Ed Atkins: I (can scarcely move or draw my breath)
Wednesday, April 24
Walker Cinema, 7pm
$15 ($12 Walker members, $8 students)
British artist Ed Atkins will “attempt an adequate recitation of American novelist Gilbert Sorrentino’s poem ‘The Morning Roundup’ (1971), with songs and histrionics throughout,” as he describes. The artist is known for computer animated videos that sit unsteadily between sentimentality and grim realism. Atkins’s Happy Birthday!! (2014), a video about mortality, dementia, love, and the digitization of our lives, is on view in the Walker exhibition The Body Electric, opening March 30.

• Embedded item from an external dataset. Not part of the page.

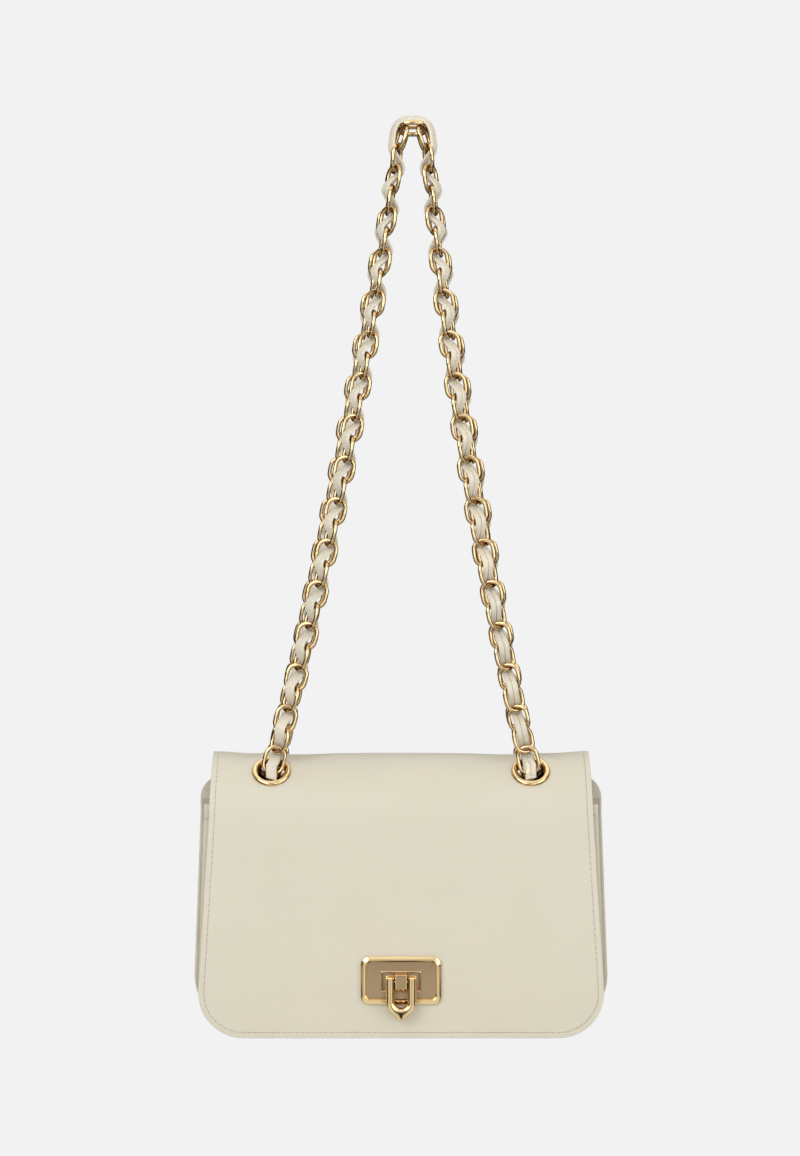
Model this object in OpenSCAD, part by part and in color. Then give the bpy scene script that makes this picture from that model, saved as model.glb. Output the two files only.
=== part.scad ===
// Small flap shoulder bag on two woven chain straps, standing on its flat base.
// Millimetres, Z up, front facing minus Y. The origin is the middle of the base, on the floor.

/* [Node to show] */
// Which named piece to draw

/* [Body] */
// Half width of the back panel where it is widest
back_half = 118; // [90:0.5:150]
// Half width of the front panel where it is widest
front_half = 112.5; // [90:0.5:150]
// Narrowing of each side of both panels from their widest place to their top
panel_taper = 3.5; // [0:0.5:10]
// Height of the front panel
front_height = 129; // [90:0.5:180]
// Radius of the lower corners of both panels
corner_radius = 28; // [10:0.5:45]
// How far the gusset stands in from the panel edges
gusset_inset = 3.5; // [1:0.5:12]
// Thickness of the leather
leather = 1.6; // [1:0.1:3]
// Thickness of the lining
lining = 0.6; // [0.4:0.1:1.5]
// Gap between the lining and the panels in front of and behind it
lining_gap = 0.05; // [0.02:0.01:0.2]
// Thickness of the board in the base
board_thickness = 1.4; // [1:0.1:3]
// Gap between each end of the base board and the start of the rounded corner
board_margin = 4.5; // [2:0.5:30]
// Height of the bound band along the front panel's top edge
binding_height = 7; // [4:0.5:12]

/* [Crown and flap] */
// Radius of the rounded crown, on the outside
crown_radius = 38; // [25:0.5:55]
// Drop of the crown's centre of curvature below the front panel's top edge
crown_drop = 8; // [0:0.5:20]
// Rise of the two folds over the front panel's top edge, where the crown meets the back and the flap
fold_rise = 7.5; // [4:0.5:15]
// Half width of the crown
crown_half = 104; // [80:0.5:130]
// Radius of the back shoulders of the crown
shoulder_radius = 14; // [5:0.5:20]
// Gap left in the leather at each fold
fold_gap = 0.3; // [0.1:0.05:1]
// Half width of the flap at its fold
flap_half_top = 103.8; // [80:0.5:130]
// Half width of the flap where it is widest
flap_half = 111; // [80:0.5:140]
// Radius of the flap's lower corners
flap_corner = 25; // [10:0.5:45]
// Height of the flap's lower edge above the floor
flap_bottom = 1.5; // [0.5:0.5:20]
// Thickness of the flap and crown lining
flap_lining_thickness = 0.8; // [0.4:0.1:1.5]
// Gap between the flap and the body's front panel
flap_clearance = 2.4; // [1.5:0.1:5]

/* [Eyelets] */
// Distance of each eyelet from the middle
eyelet_x = 72; // [40:0.5:95]
// Bore of the eyelets
eyelet_bore = 14.8; // [12:0.1:20]
// Outside diameter of the rolled rim
eyelet_rim = 21.8; // [18:0.1:30]
// Wall of the eyelet's barrel
barrel_wall = 0.6; // [0.4:0.1:1.5]
// Tilt of the eyelets from upright
eyelet_tilt = 45; // [30:1:60]
// How far the leather is pressed in under each eyelet
eyelet_seat = 0.8; // [0.2:0.1:2]
// Thickness of the eyelet washers
washer_thickness = 0.6; // [0.4:0.1:1.5]

/* [Chain] */
// Diameter of the chain wire
wire = 2; // [1.5:0.1:3]
// Outside width of a link
link_width = 13; // [10:0.1:18]
// Number of links in each side of a strap, between the eyelet and the top three
side_links = 30; // [20:2:44]
// Play between two joined links
link_play = 0.6; // [0.3:0.1:1.5]
// Extra play of the links that a strap swings on
swing_play = 0.8; // [0.5:0.1:1.5]
// Twist of each link from the chain's flat side
link_twist = 25; // [15:1:35]
// Twist of a strap's lowest link, which passes through the eyelet
low_twist = 10; // [0:1:20]
// Twist of the links under the crown that a strap swings on
swing_twist = 50; // [40:1:60]
// Width of the leather strip
strip_width = 6.2; // [4:0.1:9]
// Thickness of the leather strip
strip_thickness = 1.2; // [0.8:0.1:2]
// How far the strip weaves to each side of the chain's middle
strip_wave = 4.2; // [3:0.1:6]
// Number of links under the crown between the front and back eyelets
inner_links = 5; // [5:1:5]

/* [Strap shape] */
// Height of the strap's top link above the floor
strap_top = 507; // [350:1:650]
// Sideways shift of the strap's top from the middle
strap_shift = 6.5; // [0:0.5:20]
// Distance of the strap's top from the middle plane, to the front and to the back
strap_top_y = 7.4; // [7:0.1:20]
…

Atkins lives and works in Berlin and Copenhagen. His solo presentations include Martin-Gropius-Bau, Berlin; MMK, Frankfurt; DHC/ART, Montreal (all 2017); Castello di Rivoli and Fondazione Sandretto Re Rebaudengo, Turin; The Kitchen, New York (all 2016); Stedelijk Museum, Amsterdam (2015); Serpentine Gallery, London (2014); and Chisenhale Gallery, London (2012). His written works include the anthology of his own texts called A Primer for Cadavers (Fitzcarraldo Editions, 2016) as well as an extensive artist’s monograph (Skira, 2017) In early 2019, Atkins will present exhibitions at K21, Düsseldorf, and Kunsthaus Bregenz, Austria. A novel, Old Food, will be published in November 2019. Atkins is currently a guest professor at the Royal Danish Academy of Fine Arts, Copenhagen.